In turning aside a plea by the Republican National Committee, the Court left the GOP at the national level under the continuing effect of a 1982 order by a federal judge in Newark, N.J., that limits what it can do to set up so-called “ballot security” projects.  Those are efforts to make sure that those who go to the polls actually are entitled to vote.   In the latest round of court proceedings on that order, the Newark judge not only refused to erase the order, but actually extended it through December 2017.

The dispute between the national GOP and the national Democratic Party began in 1981, when the GOP set up, along with its state committee, a task force using off-duty police officers and others to visit precincts on election day to engage in poll-watching.   Democrats charged that the project went beyond mere poll-watching, and was actually aimed at predominantly black and Hispanic precincts, in an attempt to intimate minority voters from casting their ballots.  The suit led to a consent decree that barred the GOP from engaging in projects that went beyond mere poll-watching.   It required the Republicans to ask for clearance from the Newark judge before implementing any such program.  As matters have turned out, the GOP has never asked for such clearance.

In moving to have the decree vacated, the RNC contended that the only basis for continuing it in effect was an incident in Ohio in the 2004 election campaign that supposedly aimed at challenging some 35,000 voters, including black voters.  That incident, the GOP argued, became moot later in court, so it should not have remained a basis for keeping the decree intact.  The Newark judge, though, said he was entitled to rely upon the facts in that incident, even though the legal dispute over it had become moot.

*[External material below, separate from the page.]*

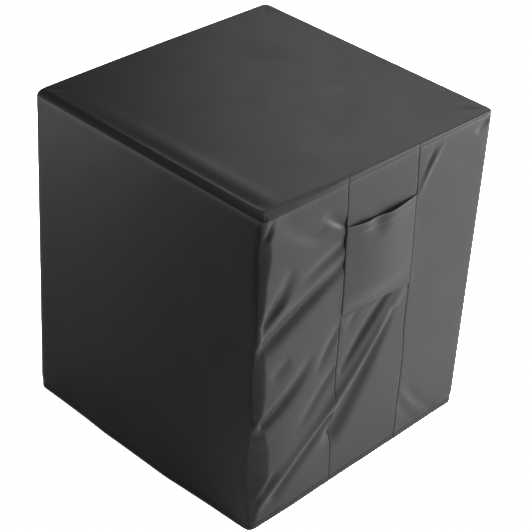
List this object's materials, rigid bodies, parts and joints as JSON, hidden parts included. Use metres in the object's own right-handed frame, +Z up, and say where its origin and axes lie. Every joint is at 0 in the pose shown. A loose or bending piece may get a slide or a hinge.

In opposing Supreme Court review, the Democratic National Committee argued that the GOP was given a full opportunity to convince the judge that the decree was no longer needed, and failed to do so.

The decree binds only the national party, and not its state affiliates, who remain free to fashion their own “ballot security” programs.   Some of the state GOP projects became the center of controversy during the 2012 presidential and congressional elections.   Those were not mentioned in the filings in the RNC case at the Supreme Court.